The government and Hilton itself criticized the rapporteur’s decision. “This proposal, from Congressman Luiz Gastão, simply does not end with the 6×1 scale”, stated Hilton. “Soon after the presentation of this text, I met with minister Gleisi (Hoffmann, from the Secretariat of Institutional Relations), minister (from the General Secretariat of the Presidency, Guilherme) Boulos, minister (of Labor, Luiz) Marinho and minister (from the Secretariat of Social Communication of the Presidency of the Republic) Sidônio to discuss the issue.”
Hilton’s original proposal formalized an initiative by the Life Beyond Work Movement (VAT), by Rio councilor Rick Azevedo (PSOL), and envisaged reducing working hours to four days a week and hours worked to 36 hours a week.
This Thursday, the 4th, President Luiz Inácio Lula da Silva defended the review of the weekly working hours in Brazil, stating that technological advances make the current six-to-one model obsolete.

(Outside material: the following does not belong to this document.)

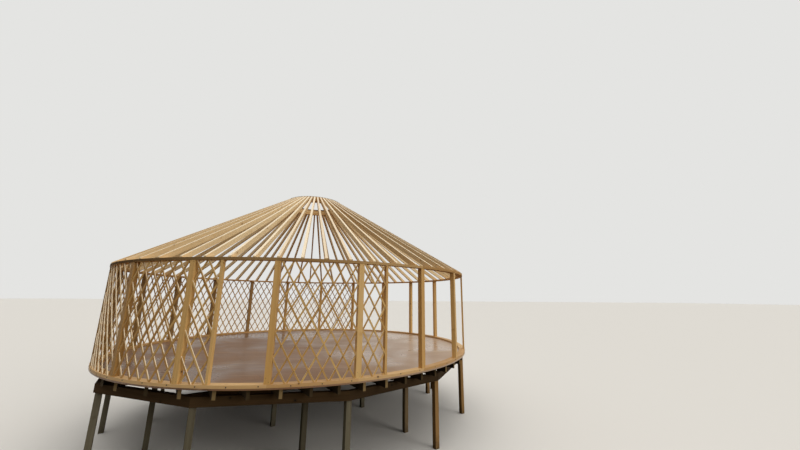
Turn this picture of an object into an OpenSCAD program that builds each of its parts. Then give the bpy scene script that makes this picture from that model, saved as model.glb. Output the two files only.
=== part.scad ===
// Timber frame of a round yurt on a raised round deck, before any cover goes on.
// Twenty equal bays of posts stand between two curved plates. Lattice panels fill
// thirteen openings, two doorways and seven bays stay open, and straight rafters
// rise to a ring at the crown. Joists, bearers and square stumps carry the deck.
// Azimuths are measured from the front (-Y) towards the right (+X).

/* [Plan] */
// Outer radius of the deck and of the two round plates
outer_r = 4250; // [3400:50:5000]
// Number of equal bays between the main posts
bays = 20; // [18:1:22]
// Front doorway, between the centre lines of its two posts
front_door_w = 834; // [700:2:1000]
// Side doorway, between the centre lines of its two posts
side_door_w = 843; // [700:1:1000]

/* [Walls] */
// Height of a plate, bottom or top
plate_h = 45; // [35:1:70]
// Width of a plate, from its outer to its inner edge
plate_w = 140; // [120:5:190]
// Clear height between the bottom plate and the top plate
wall_clear_h = 1780; // [1600:10:2400]
// Side of a square main post
post_w = 90; // [70:5:115]
// Thickness of the slimmer posts: the door jambs, and one post laid flat to the wall
jamb_w = 40; // [35:5:90]
// Depth of a door jamb, from its outer to its inner face
jamb_d = 70; // [40:5:90]
// Set-back of the posts from the outer edge of the plates
post_setback = 5; // [0:1:20]

/* [Lattice] */
// Width of a lath
lath_w = 26; // [20:1:50]
// Thickness of a lath
lath_t = 13; // [8:1:18]
// How far the two layers of laths are pressed into each other
lath_bite = 1; // [0.5:0.5:3]
// Width of a diamond, measured along the wall
diamond_w = 205; // [160:5:300]
// Height of a diamond
diamond_h = 364; // [300:4:500]
// Distance from the outer edge of the plates to the outer face of the laths
lattice_inset = 10; // [6:1:60]
// Side clearance between the laths and the posts
lattice_gap = 0.3; // [0.2:0.1:2]
// Distance from a panel's side edge to its outermost crossings
edge_margin = 3; // [2:0.5:8]

/* [Roof] */
// Number of rafters
rafters = 64; // [56:4:72]
// Thickness of a rafter
rafter_t = 45; // [35:1:50]
// Depth of a rafter, square to its length
rafter_depth = 90; // [70:5:110]
// Height of the upright cut at the foot of a rafter
heel_h = 20; // [15:1:45]
// Slope of the rafters, in degrees
roof_pitch = 31; // [25:0.1:38]
// How far the hand-set feet wander from even spacing, in degrees
foot_drift = 1.6; // [0:0.1:2]
// Number of times that the wander repeats around the roof
drift_waves = 5; // [1:1:8]
// Azimuth of the first rafter, in degrees
first_rafter_az = 5.7; // [0:0.1:6]

/* [Crown] */
// Outer radius of the crown ring
crown_r = 770; // [680:10:900]
// Thickness of the crown ring's wall
crown_wall = 90; // [60:5:140]
// Depth of the crown ring
crown_h = 150; // [130:5:200]
// Thickness of the steel ring plate on the crown
crown_plate_t = 8; // [4:1:16]
// How far the steel ring plate reaches past the crown ring's inner face
crown_plate_lip = 20; // [0:5:60]
// Clearance between the rafter heads and the crown ring
head_gap = 0.3; // [0.2:0.1:1]

/* [Deck] */
// Thickness of the floor sheets
floor_t = 25; // [18:1:36]
// Depth of a joist
joist_h = 140; // [90:5:190]
// Thickness of a joist
joist_t = 45; // [35:1:50]
// Distance between joists, centre to centre
joist_pitch = 400; // [380:10:420]
// Sideways shift of the joist grid from the centre of the deck
joist_shift = -80; // [-200:10:200]
// Azimuth that the joists point to, in degrees
joist_az = 32; // [0:1:90]
// How far the first joist on the left stands in from the grid
left_joist_in = 190; // [0:10:300]
// Set-back of the joist ends from the edge of the floor
joist_setback = 60; // [0:1:60]
// Depth of a bearer
bearer_h = 140; // [90:5:190]
// Thickness of a bearer
bearer_t = 90; // [45:5:140]
// Number of straight bearers round the edge of the deck
ring_bearers = 12; // [12:1:12]
// Distance from the edge of the floor to the outer corners of the bearer ring
ring_inset = 160; // [140:10:300]
// Azimuth of the first corner of the bearer ring, in degrees
ring_az = 21.3; // [0:0.1:30]
// How far two corners in three stand off even spacing, in degrees
ring_drift = 1.3; // [0:0.1:2]
// How much further out the corner at the left-hand front stands
left_corner_out = 110; // [0:10:120]
// How far that corner is turned away from the front, in degrees
left_corner_turn = 1.8; // [0:0.1:3]
// Distance between the inner bearers, centre to centre
inner_bearer_pitch = 1900; // [1700:10:2000]
// Gap at the joints between bearers
bearer_gap = 0.6; // [0.4:0.2:3]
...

According to the president, the debate on reducing working hours must be resumed in a structured way, in light of the transformations in the productive sector. “It no longer makes sense for our country, with technological advances, to maintain the current working day,” he stated.
Lula said that the discussion needs to involve unions and experts, with a focus on reorganizing the model of six days worked for one day off.